## GIVEN INSTRUCTION:
Return verbatim all lines from the first one in the records to the line with "the base's tray", both ends kept.

Modeling code records
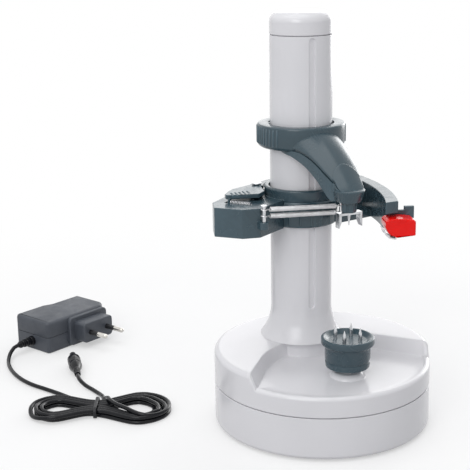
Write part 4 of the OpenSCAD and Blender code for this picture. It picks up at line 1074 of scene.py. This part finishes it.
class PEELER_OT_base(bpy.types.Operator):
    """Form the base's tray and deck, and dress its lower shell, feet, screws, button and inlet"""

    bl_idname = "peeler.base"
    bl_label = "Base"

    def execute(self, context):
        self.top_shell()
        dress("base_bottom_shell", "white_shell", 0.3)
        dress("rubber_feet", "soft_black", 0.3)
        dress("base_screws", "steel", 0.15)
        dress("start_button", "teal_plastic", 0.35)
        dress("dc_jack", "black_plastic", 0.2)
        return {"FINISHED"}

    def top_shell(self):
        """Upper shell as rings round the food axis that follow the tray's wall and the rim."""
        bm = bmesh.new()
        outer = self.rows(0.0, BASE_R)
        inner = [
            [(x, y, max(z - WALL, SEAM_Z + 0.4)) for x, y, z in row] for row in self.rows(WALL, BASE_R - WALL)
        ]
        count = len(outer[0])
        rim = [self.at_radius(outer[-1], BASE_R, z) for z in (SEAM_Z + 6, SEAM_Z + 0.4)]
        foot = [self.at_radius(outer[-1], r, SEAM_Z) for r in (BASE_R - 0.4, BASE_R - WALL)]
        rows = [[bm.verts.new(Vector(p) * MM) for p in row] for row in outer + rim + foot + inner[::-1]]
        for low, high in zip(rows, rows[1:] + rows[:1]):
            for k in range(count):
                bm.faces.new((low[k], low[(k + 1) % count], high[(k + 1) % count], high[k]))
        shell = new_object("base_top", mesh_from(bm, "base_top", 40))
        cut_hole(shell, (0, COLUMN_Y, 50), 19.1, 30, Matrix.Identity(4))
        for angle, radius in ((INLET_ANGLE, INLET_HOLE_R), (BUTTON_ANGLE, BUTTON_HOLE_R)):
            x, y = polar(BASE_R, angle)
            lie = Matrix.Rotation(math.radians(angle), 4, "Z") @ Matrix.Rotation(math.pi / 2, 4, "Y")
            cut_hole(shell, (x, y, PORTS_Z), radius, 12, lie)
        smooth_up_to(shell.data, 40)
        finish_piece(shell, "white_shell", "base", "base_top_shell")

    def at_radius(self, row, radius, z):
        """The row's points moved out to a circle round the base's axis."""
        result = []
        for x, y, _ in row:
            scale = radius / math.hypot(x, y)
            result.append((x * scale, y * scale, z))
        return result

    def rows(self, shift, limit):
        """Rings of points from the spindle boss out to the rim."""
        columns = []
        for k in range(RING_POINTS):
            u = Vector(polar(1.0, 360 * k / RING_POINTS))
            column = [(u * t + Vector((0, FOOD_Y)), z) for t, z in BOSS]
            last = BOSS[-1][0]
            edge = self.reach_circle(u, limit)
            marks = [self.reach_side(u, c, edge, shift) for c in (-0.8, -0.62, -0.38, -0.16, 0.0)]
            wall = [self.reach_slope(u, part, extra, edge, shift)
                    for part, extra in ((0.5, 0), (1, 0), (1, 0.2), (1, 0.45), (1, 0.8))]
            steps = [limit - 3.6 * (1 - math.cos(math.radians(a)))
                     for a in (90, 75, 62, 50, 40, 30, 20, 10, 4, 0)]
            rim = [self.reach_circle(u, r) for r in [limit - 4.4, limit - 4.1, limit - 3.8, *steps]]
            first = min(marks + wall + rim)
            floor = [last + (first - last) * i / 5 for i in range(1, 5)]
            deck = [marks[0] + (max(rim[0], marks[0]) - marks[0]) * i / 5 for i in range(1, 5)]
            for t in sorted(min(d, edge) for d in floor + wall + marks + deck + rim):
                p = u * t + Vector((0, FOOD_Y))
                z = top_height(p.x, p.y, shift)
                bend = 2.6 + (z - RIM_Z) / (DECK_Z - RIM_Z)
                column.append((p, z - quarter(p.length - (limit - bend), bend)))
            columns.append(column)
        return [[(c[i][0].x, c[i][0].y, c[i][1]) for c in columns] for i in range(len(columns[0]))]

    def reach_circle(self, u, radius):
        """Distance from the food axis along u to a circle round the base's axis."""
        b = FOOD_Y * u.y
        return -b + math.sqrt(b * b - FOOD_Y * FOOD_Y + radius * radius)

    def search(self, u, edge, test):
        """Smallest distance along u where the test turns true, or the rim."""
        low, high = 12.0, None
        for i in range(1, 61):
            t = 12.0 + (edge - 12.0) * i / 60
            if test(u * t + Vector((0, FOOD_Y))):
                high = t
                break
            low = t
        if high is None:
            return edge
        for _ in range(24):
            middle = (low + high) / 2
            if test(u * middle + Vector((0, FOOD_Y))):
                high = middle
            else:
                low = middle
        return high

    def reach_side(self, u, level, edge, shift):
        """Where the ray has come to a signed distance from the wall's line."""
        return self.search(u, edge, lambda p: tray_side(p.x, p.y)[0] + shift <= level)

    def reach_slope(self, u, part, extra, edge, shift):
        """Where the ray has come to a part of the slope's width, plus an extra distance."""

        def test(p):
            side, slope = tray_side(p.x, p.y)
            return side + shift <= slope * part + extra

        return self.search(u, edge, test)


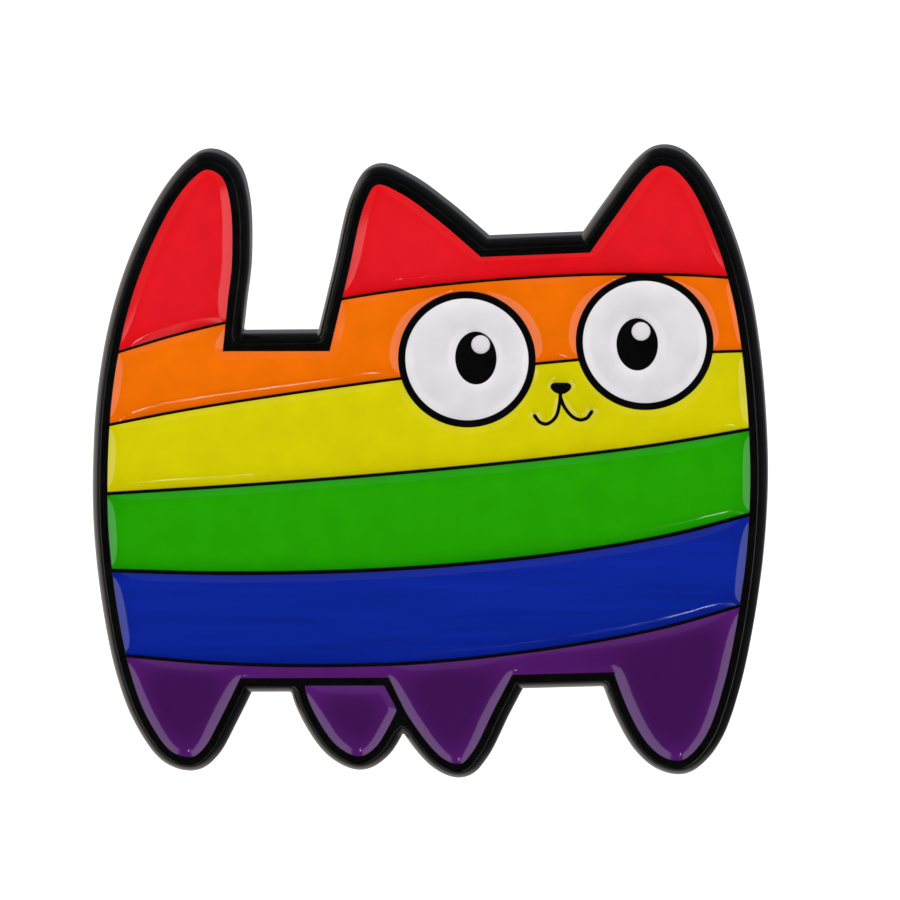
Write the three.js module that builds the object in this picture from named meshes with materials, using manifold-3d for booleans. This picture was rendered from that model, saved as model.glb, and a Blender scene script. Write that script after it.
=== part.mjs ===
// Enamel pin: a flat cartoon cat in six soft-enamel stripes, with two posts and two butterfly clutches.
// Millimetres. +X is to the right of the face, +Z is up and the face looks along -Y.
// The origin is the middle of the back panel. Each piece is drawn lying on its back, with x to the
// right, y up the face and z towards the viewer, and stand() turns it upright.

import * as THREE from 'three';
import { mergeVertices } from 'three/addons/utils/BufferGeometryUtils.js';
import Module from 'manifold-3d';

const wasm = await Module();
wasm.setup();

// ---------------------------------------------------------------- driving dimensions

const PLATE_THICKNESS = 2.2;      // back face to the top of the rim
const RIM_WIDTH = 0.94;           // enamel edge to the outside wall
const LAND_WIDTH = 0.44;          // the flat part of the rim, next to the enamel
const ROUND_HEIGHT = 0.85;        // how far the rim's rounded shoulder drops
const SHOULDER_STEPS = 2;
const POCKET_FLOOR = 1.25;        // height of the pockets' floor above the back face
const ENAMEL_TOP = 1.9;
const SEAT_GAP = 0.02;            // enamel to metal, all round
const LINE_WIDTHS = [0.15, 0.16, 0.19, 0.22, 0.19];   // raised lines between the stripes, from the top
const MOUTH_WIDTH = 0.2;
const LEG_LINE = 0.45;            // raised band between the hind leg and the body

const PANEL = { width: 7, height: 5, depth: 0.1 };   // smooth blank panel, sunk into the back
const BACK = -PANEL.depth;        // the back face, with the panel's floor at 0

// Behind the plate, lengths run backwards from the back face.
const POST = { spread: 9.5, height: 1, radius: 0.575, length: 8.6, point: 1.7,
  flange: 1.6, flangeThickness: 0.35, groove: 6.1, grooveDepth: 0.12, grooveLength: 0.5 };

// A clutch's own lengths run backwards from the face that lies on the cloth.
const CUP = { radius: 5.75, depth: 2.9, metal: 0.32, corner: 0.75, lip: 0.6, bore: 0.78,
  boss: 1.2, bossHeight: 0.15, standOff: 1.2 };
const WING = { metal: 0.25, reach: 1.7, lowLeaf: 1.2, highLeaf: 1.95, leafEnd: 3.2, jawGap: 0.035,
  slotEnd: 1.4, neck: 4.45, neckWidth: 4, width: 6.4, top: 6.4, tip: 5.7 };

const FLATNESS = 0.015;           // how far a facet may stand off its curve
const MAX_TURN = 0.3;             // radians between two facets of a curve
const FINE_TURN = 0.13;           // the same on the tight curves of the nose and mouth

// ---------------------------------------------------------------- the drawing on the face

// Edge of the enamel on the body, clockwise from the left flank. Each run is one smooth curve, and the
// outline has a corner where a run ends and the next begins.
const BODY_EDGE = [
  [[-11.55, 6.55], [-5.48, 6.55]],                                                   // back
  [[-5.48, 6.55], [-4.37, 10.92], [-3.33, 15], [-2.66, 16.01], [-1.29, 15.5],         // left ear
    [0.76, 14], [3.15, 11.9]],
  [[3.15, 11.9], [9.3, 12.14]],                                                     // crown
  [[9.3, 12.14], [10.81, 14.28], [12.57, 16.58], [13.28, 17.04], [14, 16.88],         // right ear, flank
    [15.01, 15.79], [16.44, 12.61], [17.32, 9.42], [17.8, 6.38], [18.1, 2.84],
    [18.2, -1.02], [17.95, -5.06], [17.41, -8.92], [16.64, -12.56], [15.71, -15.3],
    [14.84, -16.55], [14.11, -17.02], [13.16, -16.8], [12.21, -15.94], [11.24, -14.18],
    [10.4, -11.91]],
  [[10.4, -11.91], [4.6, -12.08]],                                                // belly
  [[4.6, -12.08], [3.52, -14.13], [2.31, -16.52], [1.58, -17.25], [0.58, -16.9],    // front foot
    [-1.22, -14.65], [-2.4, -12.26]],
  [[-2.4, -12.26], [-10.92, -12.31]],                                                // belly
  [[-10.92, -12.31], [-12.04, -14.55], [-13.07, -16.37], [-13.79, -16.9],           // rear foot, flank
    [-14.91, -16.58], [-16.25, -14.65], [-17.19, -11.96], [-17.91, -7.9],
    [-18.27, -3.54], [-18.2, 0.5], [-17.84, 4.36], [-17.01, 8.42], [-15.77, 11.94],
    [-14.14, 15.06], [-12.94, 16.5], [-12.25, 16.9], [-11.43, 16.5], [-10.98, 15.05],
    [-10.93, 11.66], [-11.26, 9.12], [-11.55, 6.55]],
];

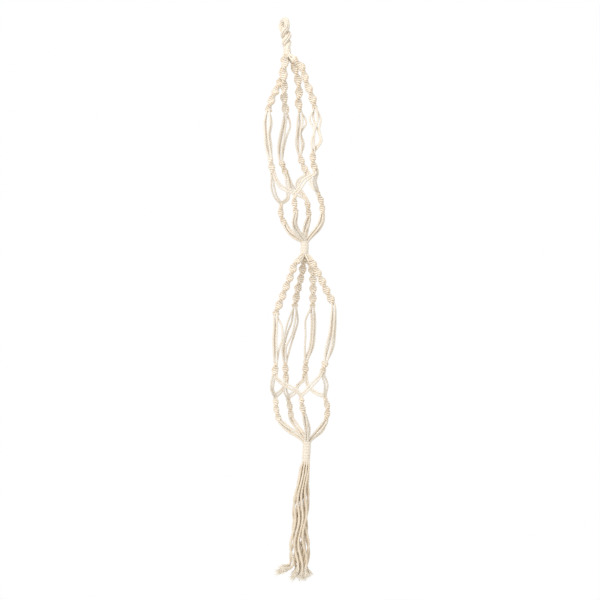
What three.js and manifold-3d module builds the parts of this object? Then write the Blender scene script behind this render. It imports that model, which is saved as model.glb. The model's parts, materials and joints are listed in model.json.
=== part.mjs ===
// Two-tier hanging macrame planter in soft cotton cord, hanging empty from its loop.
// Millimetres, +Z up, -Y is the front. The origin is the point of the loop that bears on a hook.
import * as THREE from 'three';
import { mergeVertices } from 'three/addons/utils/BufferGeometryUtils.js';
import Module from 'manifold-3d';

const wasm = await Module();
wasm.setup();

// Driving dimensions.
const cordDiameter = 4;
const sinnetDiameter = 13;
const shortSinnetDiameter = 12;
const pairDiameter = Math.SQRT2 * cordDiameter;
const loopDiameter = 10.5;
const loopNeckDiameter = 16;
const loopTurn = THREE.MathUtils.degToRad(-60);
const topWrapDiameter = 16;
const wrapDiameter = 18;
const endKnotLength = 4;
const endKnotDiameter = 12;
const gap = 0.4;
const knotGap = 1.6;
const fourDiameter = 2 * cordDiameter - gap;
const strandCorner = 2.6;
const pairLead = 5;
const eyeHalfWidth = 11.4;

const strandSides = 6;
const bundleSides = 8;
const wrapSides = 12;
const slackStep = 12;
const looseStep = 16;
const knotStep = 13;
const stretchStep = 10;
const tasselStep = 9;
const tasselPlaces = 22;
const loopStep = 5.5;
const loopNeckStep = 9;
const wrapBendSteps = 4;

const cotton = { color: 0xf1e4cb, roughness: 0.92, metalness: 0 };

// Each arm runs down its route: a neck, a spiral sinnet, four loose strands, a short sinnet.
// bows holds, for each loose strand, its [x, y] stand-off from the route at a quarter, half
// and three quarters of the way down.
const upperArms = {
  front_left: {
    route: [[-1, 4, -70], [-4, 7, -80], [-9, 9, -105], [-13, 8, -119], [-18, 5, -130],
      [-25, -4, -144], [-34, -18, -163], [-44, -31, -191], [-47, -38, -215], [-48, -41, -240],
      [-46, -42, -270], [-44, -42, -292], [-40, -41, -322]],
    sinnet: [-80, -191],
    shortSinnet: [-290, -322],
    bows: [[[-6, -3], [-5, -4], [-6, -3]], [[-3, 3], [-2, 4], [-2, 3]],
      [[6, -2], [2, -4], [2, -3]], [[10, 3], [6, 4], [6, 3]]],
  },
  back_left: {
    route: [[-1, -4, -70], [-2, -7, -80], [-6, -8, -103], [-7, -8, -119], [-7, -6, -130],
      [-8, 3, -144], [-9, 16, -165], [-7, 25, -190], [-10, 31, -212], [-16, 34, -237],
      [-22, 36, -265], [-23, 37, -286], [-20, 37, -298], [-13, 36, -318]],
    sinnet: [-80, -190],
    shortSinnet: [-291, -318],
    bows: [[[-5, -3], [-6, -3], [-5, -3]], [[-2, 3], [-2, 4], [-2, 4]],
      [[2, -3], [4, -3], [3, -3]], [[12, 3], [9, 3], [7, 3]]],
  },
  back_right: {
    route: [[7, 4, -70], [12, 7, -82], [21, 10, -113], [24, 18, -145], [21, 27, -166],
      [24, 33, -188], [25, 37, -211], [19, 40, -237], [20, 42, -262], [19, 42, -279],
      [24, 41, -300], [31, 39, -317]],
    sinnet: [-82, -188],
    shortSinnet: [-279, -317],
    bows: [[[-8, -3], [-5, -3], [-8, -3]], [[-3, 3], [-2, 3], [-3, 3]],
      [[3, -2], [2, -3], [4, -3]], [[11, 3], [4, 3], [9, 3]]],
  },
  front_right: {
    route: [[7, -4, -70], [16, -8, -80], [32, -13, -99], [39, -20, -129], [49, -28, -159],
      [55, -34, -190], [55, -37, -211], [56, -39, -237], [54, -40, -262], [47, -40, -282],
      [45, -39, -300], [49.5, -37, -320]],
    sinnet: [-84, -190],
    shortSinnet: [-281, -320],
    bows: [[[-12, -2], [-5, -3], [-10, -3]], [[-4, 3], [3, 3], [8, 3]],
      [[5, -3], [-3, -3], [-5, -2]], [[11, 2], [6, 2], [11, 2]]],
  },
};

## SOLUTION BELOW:
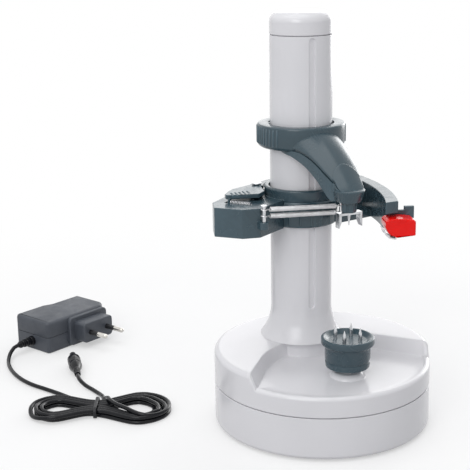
Write part 4 of the OpenSCAD and Blender code for this picture. It picks up at line 1074 of scene.py. This part finishes it.
class PEELER_OT_base(bpy.types.Operator):
    """Form the base's tray and deck, and dress its lower shell, feet, screws, button and inlet"""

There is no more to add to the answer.